C33D-0849
Towards large scale modelling of wetland water dynamics in northern basins.
Wednesday, 16 December 2015
Poster Hall (Moscone South)
Vanessa Pedinotti1, Gonzalo Sapriza1, Lindsay Stone2, Bruce Davison3, Alain Pietroniro4, William L Quinton2, Christopher Spence4 and Howard S. Wheater5, (1)University of Saskatchewan, Saskatoon, SK, Canada, (2)Wilfrid Laurier University, Waterloo, ON, Canada, (3)Environment Canada, Saskatoon, SK, Canada, (4)Environment Canada Saskatoon, Saskatoon, SK, Canada, (5)University of Saskatchewan, Global Institute for Water Security, Saskatoon, SK, Canada
Abstract:
Understanding the hydrological behaviour of low topography, wetland-dominated sub-arctic areas is one major issue needed for the improvement of large scale hydrological models. These wet organic soils cover a large extent of Northern America and have a considerable impact on the rainfall-runoff response of a catchment.

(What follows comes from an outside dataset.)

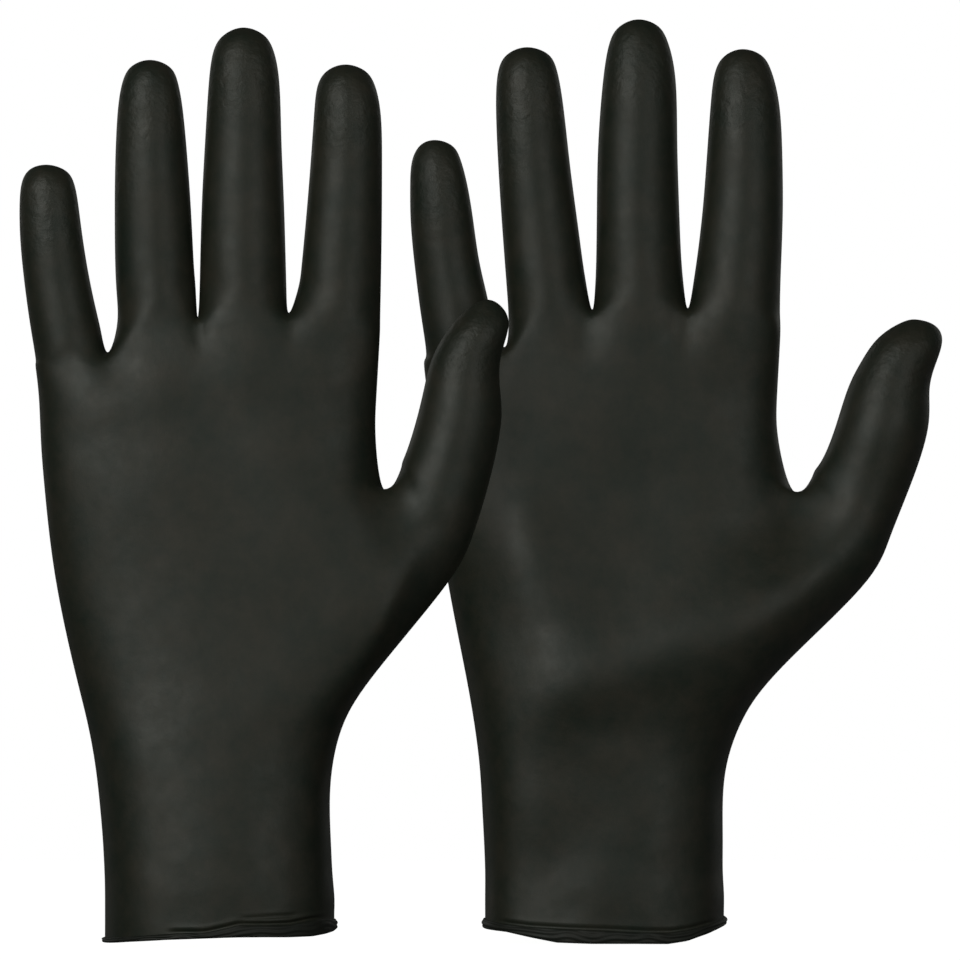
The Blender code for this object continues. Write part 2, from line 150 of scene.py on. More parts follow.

Moreover their strong interactions with the lower atmosphere and the carbon cycle make of these areas a noteworthy component of the regional climate system. In the framework of the Changing Cold Regions Network (CCRN), this study aims at providing a model for wetland water dynamics that can be used for large scale applications in cold regions. The modelling system has two main components : a) the simulation of surface runoff using the Modélisation Environmentale Communautaire – Surface and Hydrology (MESH) land surface model driven with several gridded atmospheric datasets and b) the routing of surface runoff using the WATROUTE channel scheme. As a preliminary study, we focus on two small representative study basins in Northern Canada : Scotty Creek in the lower Liard River valley of the Northwest Territories and Baker Creek, located a few kilometers north of Yellowknife. Both areas present characteristic landscapes dominated by a series of peat plateaus, channel fens, small lakes and bogs. Moreover, they constitute important fieldwork sites with detailed data to support our modelling study. The challenge of our new wetland model is to represent the hydrological functioning of the various landscape units encountered in those watersheds and their interactions using simple numerical formulations that can be later extended to larger basins such as the Mackenzie river basin. Using observed datasets, the performance of the model to simulate the temporal evolution of hydrological variables such as the water table depth, frost table depth and discharge is assessed.